* Begin Material provided *

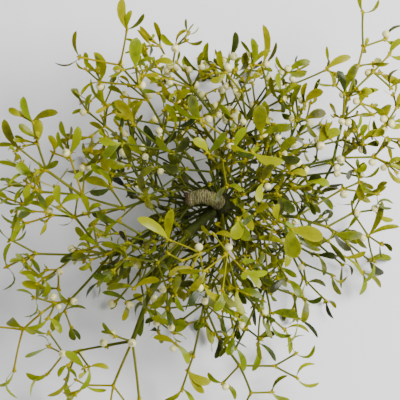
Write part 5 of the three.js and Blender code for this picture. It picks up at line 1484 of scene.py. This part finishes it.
# Old bark: with each year of age past four, and within 68 mm of the burr.
YEARLY_BARK = 0.12
YOUTH = 0.5
BARK_REACH = 150
BARK_FADING = 2.2
# Stems a few years old are drawn slimmer than their solids, most of all the stout ones, and
# so are the crown's.
SLIM_RADII = (1.5, 3.6)
STOUT_RADIUS = 2.7
SLIM, SLIMMEST = 0.8, 0.68
COLLAR = 3.0  # length of the swelling at each end of an internode
ROOTED = 4  # how far a first internode starts inside the burr


def gold_of(internode):
    """How golden an internode's skin is: young shoots in the light are the most golden."""
    roll = dice_for("gold", internode)
    light = sunlight(internode["to"])
    golden = roll(0, 1) > GOLDEN_TWIGS or internode["stem"] == YELLOWEST_STEM
    gold = TWIG_GOLD + TWIG_SUN * light + roll(*TWIG_SPREAD) + (MORE_GOLDEN if golden else 0)
    return max(0, gold - YEARLY_LOSS * internode["age"])


def age_share(internode):
    """How far an internode's skin has turned to dark old bark."""
    near = np.linalg.norm(internode["to"] - BURR_CENTRE) / BARK_REACH
    bark = max(0, YEARLY_BARK * internode["age"] - YOUTH)
    return min(1, bark + max(0, 1 - BARK_FADING * near))


def drawn_radius(internode):
    """The radius that an internode is drawn with, before its knots swell."""
    radius = internode["radius"]
    if SLIM_RADII[0] < radius < SLIM_RADII[1]:
        stout = STOUT.get(internode["stem"], 1) > 1 and radius < STOUT_RADIUS
        radius *= SLIMMEST if stout else SLIM
    if "crown" in internode["stem"] and not internode["fill"]:
        radius *= SLIM
    return radius


def run_points(first):
    """The points of a run of stem, each with its radius, its gold and its age."""
    points = []
    here = first
    while here:
        roll = dice_for("run", here)
        start, along = here["from"], here["to"] - here["from"]
        length = np.linalg.norm(along)
        bend = around(here["direction"], roll(0, math.tau)) * length * roll(0.0, 0.025)
        collar = min(COLLAR, length * 0.2) / length
        gold, age, radius = gold_of(here), age_share(here), drawn_radius(here)
        knot = min(1, gold + KNOT_GOLD) * (1 - OLD_KNOT_LOSS * age)
        if not here["parent"]:
            start = start - here["direction"] * ROOTED
        bulge = 1.25 if here["radius"] > SLIM_RADII[0] else 1.5
        # How far along, how swollen and how golden each point is.
        stations = [(collar, 1.1, gold), (0.35, 1.02, gold), (0.65, 1.02, gold),
                    (1 - collar, 1.1, gold), (1 - collar * 0.4, bulge, knot), (1, bulge, knot)]
        if here is first:
            stations.insert(0, (0, 1.25, knot))
        for share, swell, shade in stations:
            at = start + (here["to"] - start) * share + bend * math.sin(math.pi * share)
            points.append((at, radius * swell, shade, age))
        here = here["children"][0] if here["children"] else None
    return points


def twig_piece(name, firsts, shapes, lights):
    """Every run of one stem as round tubes that swell at the knots, with their buds."""
    curve = bpy.data.curves.new(name, "CURVE")
    curve.dimensions = "3D"
    curve.bevel_depth = MM
    curve.bevel_resolution = 2
    shades = []
    for first in firsts:
        points = run_points(first)
        spline = curve.splines.new("POLY")
        spline.points.add(len(points) - 1)
        for spot, (at, radius, gold, age) in zip(spline.points, points):
            spot.co = (*(at * MM + shift), 1)
            spot.radius = radius
            shades.append((gold, age))
    tubes = bpy.data.objects.new(name, curve)
    bpy.context.collection.objects.link(tubes)
    select_only(tubes)
    bpy.ops.object.convert(target="MESH")
    tubes = bpy.context.object
    tubes.data.materials.clear()
    tubes.data.materials.append(TWIG)
    sides = len(tubes.data.vertices) // len(shades)
    for column, attribute in enumerate(("gold", "age")):
        layer = tubes.data.attributes.new(attribute, "FLOAT", "POINT")
        layer.data.foreach_set("value", np.repeat(np.array(shades)[:, column], sides))
    bpy.ops.object.mode_set(mode="EDIT")
    bpy.ops.mesh.select_all(action="SELECT")
    bpy.ops.mesh.fill_holes(sides=0)
    bpy.ops.mesh.normals_make_consistent(inside=False)
    bpy.ops.object.mode_set(mode="OBJECT")
    gold = [min(1, BUD_GOLD + BUD_SUN * light) for light in lights]
    knobs = copies(name + "_buds", bud, shapes, TWIG, gold=gold, age=[0.0] * len(shapes))
    select_only(tubes, knobs)
    bpy.ops.object.join()
    return tubes


def berry_piece(name, chosen):
    points = points_of(fruit) * (1, 1, 0.94)
    shapes = [upright(points, berry["centre"], berry["direction"], berry["radius"],
                      berry["radius"]) for berry in chosen]
    return copies(name, fruit, shapes, BERRY)


# ---- The bunch, piece by piece ----


def corners(points):
    """The box round some points, in metres and in the solids' own place."""
    low, high = np.min(points, axis=0), np.max(points, axis=0)
    return np.concatenate([low, high]) * MM + np.tile(shift, 2)


def node_corners(node):
    low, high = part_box(node)
    return np.array([*low, *high])


def take_nearest(node, found):
    """Takes from the found things the one whose box lies nearest to the node's."""
    wanted = node_corners(node)
    best = min(range(len(found)), key=lambda i: np.abs(found[i]["box"] - wanted).max())
    return found.pop(best)


BUD_RADIUS = 1.8  # of the solid bud that joins a leaf pair of its own

for berry in berries:
    berry["box"] = corners([berry["centre"] - berry["radius"], berry["centre"] + berry["radius"]])
loose_berries = list(berries)
pairs = []
for internode in internodes:
    pair = [one for one in leaves if one["internode"] is internode]
    if len(pair) == 2 and not internode["children"] and not internode["fill"]:
        outline = [leaf_at(one, s)[0] for one in pair for s in (0.33, 0.74, 1)]
        outline += [internode["to"] - BUD_RADIUS, internode["to"] + BUD_RADIUS]
        pairs.append({"leaves": pair, "box": corners(outline)})

own_leaves = []
for node in sorted(frame["nodes"]):
    if node.startswith("berry_"):
        berry = take_nearest(node, loose_berries)
        placed(berry_piece(node + "_fruit", [berry]), SMOOTH_BERRY, "berry", node)
    if node.startswith("leaf_pair_"):
        pair = take_nearest(node, pairs)
        own_leaves += [id(one) for one in pair["leaves"]]
        placed(leaf_piece(node + "_blades", pair["leaves"]), SMOOTH_LEAF, "leaf", node)

for stem in STEMS:
    grown = [internode for internode in internodes if internode["stem"] == stem]
    firsts = [i for i in grown if not i["parent"] or i["parent"]["children"][0] is not i]
    knobs = [(shape, sunlight(i["to"])) for i in grown for shape in bud_shapes(i)]
    placed(twig_piece(stem + "_twigs", firsts, *zip(*knobs)), SMOOTH_STEM, "stem", stem)
    blades = [one for one in leaves
              if one["internode"]["stem"] == stem and id(one) not in own_leaves]
    if blades:
        placed(leaf_piece(stem + "_leaves", blades), SMOOTH_LEAF, "leaf", stem)
    fruits = [one for one in loose_berries if one["internode"]["stem"] == stem]
    if fruits:
        placed(berry_piece(stem + "_berries", fruits), SMOOTH_BERRY, "berry", stem)

# ---- The host's branch and the burr ----

HOST_SIDES = 24
HOST_STEPS = 72
BEND_EASING = 0.06  # share of the branch's length that each bend is rounded over


def host_piece():
    """The stub of branch: a bark tube with uneven rings, sawn off at its far end."""
    branch = started(bpy.ops.mesh.primitive_circle_add, vertices=HOST_SIDES, radius=1,
                     fill_type="NGON", rotation=(0, math.pi / 2, 0))
    bpy.ops.object.transform_apply(rotation=True)
    bpy.ops.object.mode_set(mode="EDIT")
    bpy.ops.mesh.select_all(action="SELECT")
    for _ in range(HOST_STEPS):
        bpy.ops.mesh.extrude_region_move(
            TRANSFORM_OT_translate={"value": (1 / HOST_STEPS, 0, 0)})
    bpy.ops.mesh.select_all(action="SELECT")
    bpy.ops.mesh.normals_make_consistent(inside=False)
    bpy.ops.object.mode_set(mode="OBJECT")
    path = np.array(HOST_PATH, dtype=float)
    steps = np.concatenate([[0], np.cumsum(np.linalg.norm(np.diff(path, axis=0), axis=1))])
    steps /= steps[-1]
    for vertex in branch.data.vertices:
        share, y, z = vertex.co
        before, middle, after = (
            np.array([np.interp(place, steps, path[:, axis]) for axis in range(3)])
            for place in (share - BEND_EASING, share, share + BEND_EASING))
        along = unit(after - before)
        side = sideways(along)
        up = np.cross(side, along)
        centre = (middle * 2 + before + after) / 4
        # About fifteen low rings that wander round the branch, and lumps a few mm long.
        angle = math.atan2(z, y)
        swell = 1.04 + 0.015 * math.sin(share * 92 + 2.4 * math.sin(angle))
        swell += 0.2 * noise.noise(Vector((share * 9, y * 1.6, z * 1.6)))
        # The sawn edge is worn back.
        radius = HOST_RADIUS * swell * 0.97 * (0.9 if share < 0.02 else 1)
        at = centre - side * y * radius + up * z * radius
        vertex.co = at * MM + shift
    branch.data.materials.append(HOST_BARK)
    branch.data.materials.append(CUT_WOOD)
    for face in branch.data.polygons:
        face.material_index = 1 if len(face.vertices) > 4 and face.center.x < shift[0] else 0
    branch.name = "host_branch_bark"
    return branch


def burr_piece():
    """The burr: a ball of woody growth, lumpy all over."""
    burr = started(bpy.ops.mesh.primitive_ico_sphere_add, subdivisions=5, radius=1)
    for vertex in burr.data.vertices:
        lump = noise.noise(vertex.co * 1.8) * 0.12 + noise.noise(vertex.co * 5) * 0.06
        at = np.array(vertex.co) * BURR_RADIUS * (1.0 + lump) + BURR_CENTRE
        vertex.co = at * MM + shift
    burr.data.materials.append(BURR_BARK)
    burr.name = "burr_bark"
    return burr


placed(host_piece(), SMOOTH_BARK, "host_bark", "host_branch")
placed(burr_piece(), SMOOTH_BURR, "burr_bark", "burr")

for model in (blade, fruit, bud):
    bpy.data.objects.remove(model)

# ---- Floor, light and camera ----

FLOOR_SIZE = 8.0  # metres
ROOM_COLOUR = (0.95, 0.98, 1.0, 1)
ROOM_STRENGTH = 0.58
# The window: its place and size in metres, and its watts.
WINDOW_PLACE = (1.3, 0.4, 1.73)
WINDOW_SIZE = 0.9
WINDOW_POWER = 114
LIT_POINT = (0, 0, 0.1)

floor = started(bpy.ops.mesh.primitive_plane_add, size=FLOOR_SIZE)
floor.name = "floor"
floor.data.materials.append(CARD)

world = bpy.data.worlds.new("even grey room")
bpy.context.scene.world = world
world.use_nodes = True
background = world.node_tree.nodes["Background"]
background.inputs["Color"].default_value = ROOM_COLOUR
background.inputs["Strength"].default_value = ROOM_STRENGTH

bpy.ops.object.light_add(type="AREA", location=WINDOW_PLACE)
window = bpy.context.object
window.name = "window on the right"
window.data.size = WINDOW_SIZE
window.data.energy = WINDOW_POWER
window_view = Vector(LIT_POINT) - Vector(WINDOW_PLACE)
window.rotation_euler = window_view.to_track_quat("-Z", "Y").to_euler()

bpy.ops.object.camera_add(location=(shift[0], shift[1], CAMERA_HEIGHT * MM), rotation=(0, 0, 0))
camera = bpy.context.object
camera.data.sensor_width = SENSOR
camera.data.lens = SENSOR * (CAMERA_HEIGHT - FRAME_LEVEL) / FRAME_WIDTH
bpy.context.scene.camera = camera
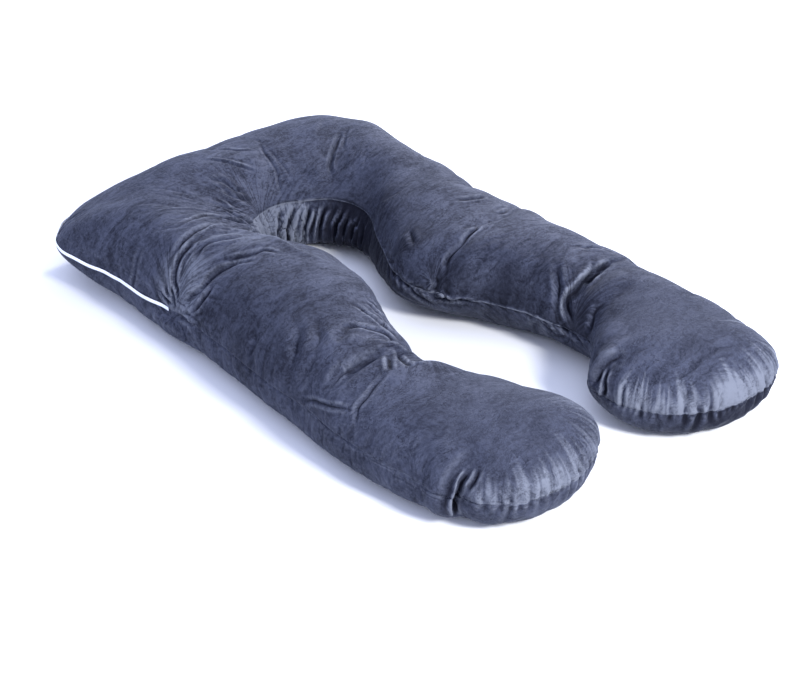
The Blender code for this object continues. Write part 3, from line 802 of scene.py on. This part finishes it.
zip_start, zip_end = (run_at(OUTER, place) for place in ZIP_PLACES)
rim_start, rim_end = (run_at(INNER, place) for place in RIM)
rim = ease(RUN["inner"], rim_start, rim_start + RIM_GROWS)
rim *= ease(-RUN["inner"], -rim_end, RIM_DIES - rim_end)
push = np.zeros(len(rim))
for name in paths:
    off = abs(OFF[name])
    groove = np.exp(-((off / GROOVE_WIDTH) ** GROOVE_POWER))
    lips = np.exp(-(((off - LIP_OFF) / LIP_WIDTH) ** 2))
    line = LIP_HEIGHT * lips - GROOVE_DEPTH * groove
    if name == "outer":
        beside = np.maximum(zip_start - RUN[name], RUN[name] - zip_end)
        line *= ease(beside, 0.0, ZIP_ENDS)
    else:
        line = line * (1 - rim) + rim * RIM_HEIGHT * np.exp(-((off / RIM_WIDTH) ** 2))
    push += line
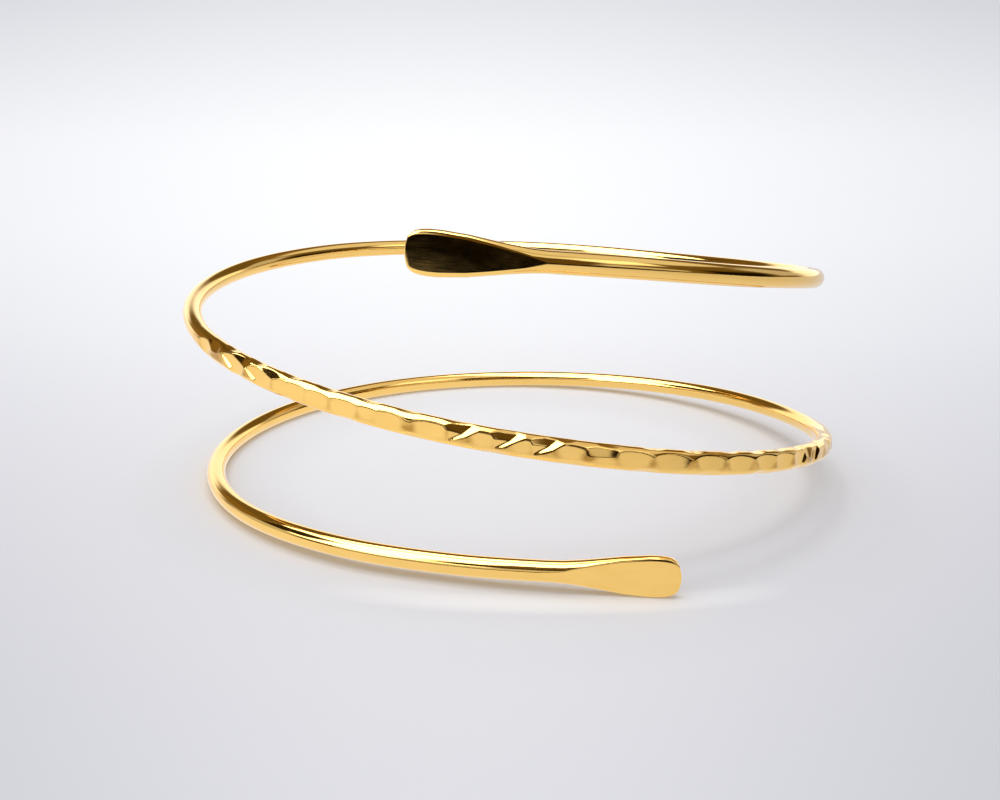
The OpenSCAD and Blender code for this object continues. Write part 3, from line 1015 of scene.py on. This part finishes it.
mirrored, tree = new_material("mirrored_table")
spot = tree.node("ShaderNodeTexCoord")
parts = tree.node("ShaderNodeSeparateXYZ", Vector=tree.out(spot, "Object"))
across, back = tree.out(parts, "X"), tree.out(parts, "Y")
side = (across / TABLE_REACH).at_least(LEFT_REACH).at_most(1.0)
fade = eased(share_of(back, *TABLE_EDGE)) * TABLE_GLOW * (1.0 - side * TABLE_FALL)
glow = tree.node("ShaderNodeEmission", Color=tree.vector("SCALE", TABLE_WHITE, scale=fade))
tree.node("ShaderNodeOutputMaterial", Surface=tree.out(glow))
table_mesh = bpy.data.meshes.new("mirrored_table")
x0, x1, y0, y1 = TABLE_SIDES
table_mesh.from_pydata([(x0, y0, 0), (x1, y0, 0), (x1, y1, 0), (x0, y1, 0)], [], [(0, 1, 2, 3)])
table_mesh.materials.append(mirrored)
only_reflected(added("mirrored_table", table_mesh))
print(f"the metal mirrors a room of {ROOM_R} m and a table of {x1 - x0:.1f} by {y1 - y0:.1f} m")

# %% [markdown]
# The paper itself needs very little light. A pale sky lights it evenly from all sides, and one
# broad sun from almost straight above leaves the faint, wide shadow that the photograph shows
# under the wire. The metal doesn't mirror that sun, because the cards already do that work.

# %% The lamps that light the paper
SKY = (0.97, 0.98, 1.0)
SKY_STRENGTH = 0.86
SUN_BREADTH = math.radians(50)
SUN_STRENGTH = 1.23
SUN_TURN = (math.radians(-6), math.radians(-4), 0)
world = bpy.data.worlds.new("pale_world")
bpy.context.scene.world = world
world.use_nodes = True
sky = world.node_tree.nodes["Background"]
sky.inputs["Color"].default_value = (*SKY, 1.0)
sky.inputs["Strength"].default_value = SKY_STRENGTH

sun_data = bpy.data.lights.new("overhead", "SUN")
sun_data.angle = SUN_BREADTH
sun_data.energy = SUN_STRENGTH
overhead = added("overhead", sun_data)
overhead.rotation_euler = SUN_TURN
overhead.visible_glossy = False

bpy.context.scene.view_settings.view_transform = "Standard"
print("a sky of", SKY_STRENGTH, "and a sun of", SUN_STRENGTH)

# %% [markdown]
# Last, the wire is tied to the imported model. It rides on the model's only body, stands in for
# its only solid, and wears that solid's material slot. The sizes of both are kept side by side.

# %% Finish
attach(cuff, "root")
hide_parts("arm_cuff")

* End Material provided *

[Required task] All lines in the listing above from the line containing "The Blender code" to the line containing "push += line", inclusive, should be retyped exactly; no other lines should appear.

[Written solution]
The Blender code for this object continues. Write part 3, from line 802 of scene.py on. This part finishes it.
zip_start, zip_end = (run_at(OUTER, place) for place in ZIP_PLACES)
rim_start, rim_end = (run_at(INNER, place) for place in RIM)
rim = ease(RUN["inner"], rim_start, rim_start + RIM_GROWS)
rim *= ease(-RUN["inner"], -rim_end, RIM_DIES - rim_end)
push = np.zeros(len(rim))
for name in paths:
    off = abs(OFF[name])
    groove = np.exp(-((off / GROOVE_WIDTH) ** GROOVE_POWER))
    lips = np.exp(-(((off - LIP_OFF) / LIP_WIDTH) ** 2))
    line = LIP_HEIGHT * lips - GROOVE_DEPTH * groove
    if name == "outer":
        beside = np.maximum(zip_start - RUN[name], RUN[name] - zip_end)
        line *= ease(beside, 0.0, ZIP_ENDS)
    else:
        line = line * (1 - rim) + rim * RIM_HEIGHT * np.exp(-((off / RIM_WIDTH) ** 2))
    push += line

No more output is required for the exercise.